Material provided:
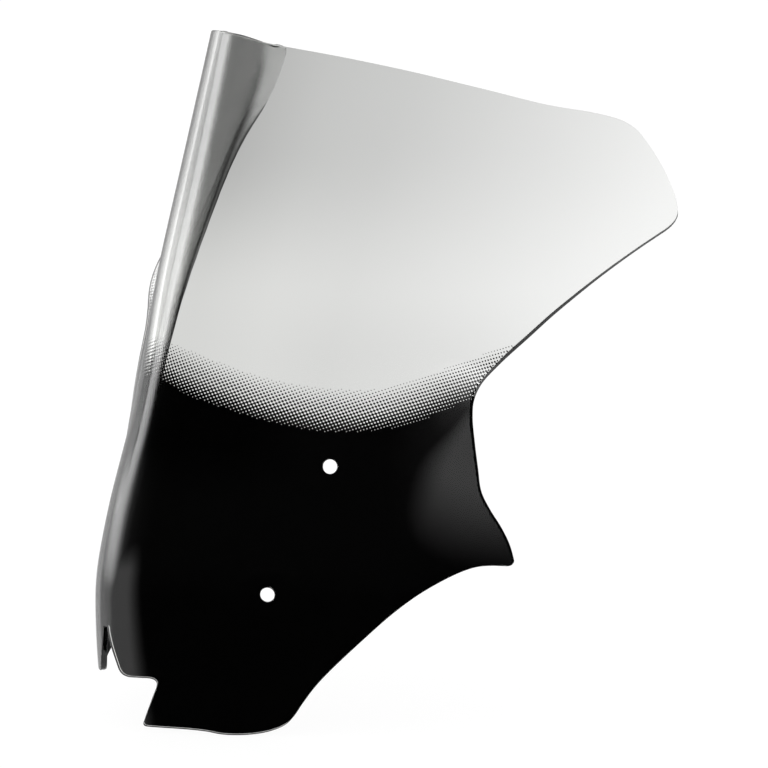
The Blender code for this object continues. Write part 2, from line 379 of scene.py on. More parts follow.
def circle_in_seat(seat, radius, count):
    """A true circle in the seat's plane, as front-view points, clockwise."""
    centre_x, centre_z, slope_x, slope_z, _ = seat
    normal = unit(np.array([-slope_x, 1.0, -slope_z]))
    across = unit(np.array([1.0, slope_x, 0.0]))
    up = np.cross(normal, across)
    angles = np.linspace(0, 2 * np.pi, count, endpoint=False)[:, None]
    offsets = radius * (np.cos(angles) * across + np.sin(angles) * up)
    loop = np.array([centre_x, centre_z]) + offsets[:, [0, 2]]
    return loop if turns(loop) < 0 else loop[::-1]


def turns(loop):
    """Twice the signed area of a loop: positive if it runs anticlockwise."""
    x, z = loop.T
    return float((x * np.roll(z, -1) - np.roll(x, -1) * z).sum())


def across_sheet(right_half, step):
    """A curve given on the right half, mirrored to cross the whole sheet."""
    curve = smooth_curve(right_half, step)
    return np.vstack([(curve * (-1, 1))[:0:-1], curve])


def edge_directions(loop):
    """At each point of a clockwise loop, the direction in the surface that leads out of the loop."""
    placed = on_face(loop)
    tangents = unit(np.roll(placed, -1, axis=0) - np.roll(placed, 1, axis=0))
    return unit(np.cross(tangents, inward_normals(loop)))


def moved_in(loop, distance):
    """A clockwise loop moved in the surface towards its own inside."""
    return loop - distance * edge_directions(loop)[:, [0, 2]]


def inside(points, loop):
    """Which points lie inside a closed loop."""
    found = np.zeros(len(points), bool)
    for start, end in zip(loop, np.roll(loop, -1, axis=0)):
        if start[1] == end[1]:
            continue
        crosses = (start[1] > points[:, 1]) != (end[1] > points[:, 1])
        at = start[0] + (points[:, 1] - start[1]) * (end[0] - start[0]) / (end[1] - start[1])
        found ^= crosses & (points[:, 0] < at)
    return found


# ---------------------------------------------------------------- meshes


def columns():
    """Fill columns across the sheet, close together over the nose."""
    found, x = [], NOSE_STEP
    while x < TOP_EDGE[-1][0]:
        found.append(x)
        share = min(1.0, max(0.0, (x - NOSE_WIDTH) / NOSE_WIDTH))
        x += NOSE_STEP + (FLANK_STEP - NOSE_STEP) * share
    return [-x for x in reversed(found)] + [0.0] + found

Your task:
All lines from the beginning of the material above through the one with "return loop - distance" need to be returned exactly; please return those and only those.

Exercise output:
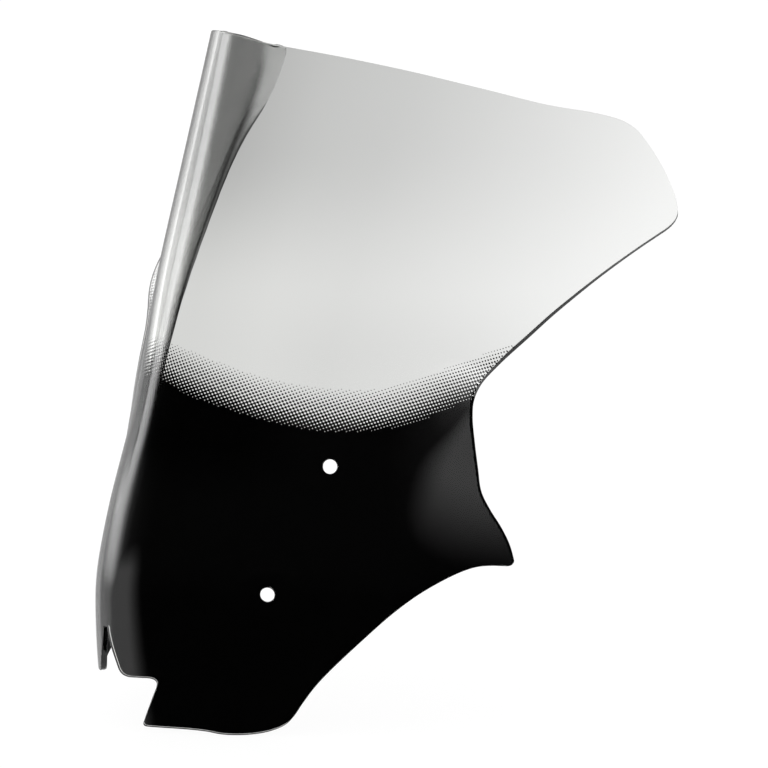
The Blender code for this object continues. Write part 2, from line 379 of scene.py on. More parts follow.
def circle_in_seat(seat, radius, count):
    """A true circle in the seat's plane, as front-view points, clockwise."""
    centre_x, centre_z, slope_x, slope_z, _ = seat
    normal = unit(np.array([-slope_x, 1.0, -slope_z]))
    across = unit(np.array([1.0, slope_x, 0.0]))
    up = np.cross(normal, across)
    angles = np.linspace(0, 2 * np.pi, count, endpoint=False)[:, None]
    offsets = radius * (np.cos(angles) * across + np.sin(angles) * up)
    loop = np.array([centre_x, centre_z]) + offsets[:, [0, 2]]
    return loop if turns(loop) < 0 else loop[::-1]


def turns(loop):
    """Twice the signed area of a loop: positive if it runs anticlockwise."""
    x, z = loop.T
    return float((x * np.roll(z, -1) - np.roll(x, -1) * z).sum())


def across_sheet(right_half, step):
    """A curve given on the right half, mirrored to cross the whole sheet."""
    curve = smooth_curve(right_half, step)
    return np.vstack([(curve * (-1, 1))[:0:-1], curve])


def edge_directions(loop):
    """At each point of a clockwise loop, the direction in the surface that leads out of the loop."""
    placed = on_face(loop)
    tangents = unit(np.roll(placed, -1, axis=0) - np.roll(placed, 1, axis=0))
    return unit(np.cross(tangents, inward_normals(loop)))


def moved_in(loop, distance):
    """A clockwise loop moved in the surface towards its own inside."""
    return loop - distance * edge_directions(loop)[:, [0, 2]]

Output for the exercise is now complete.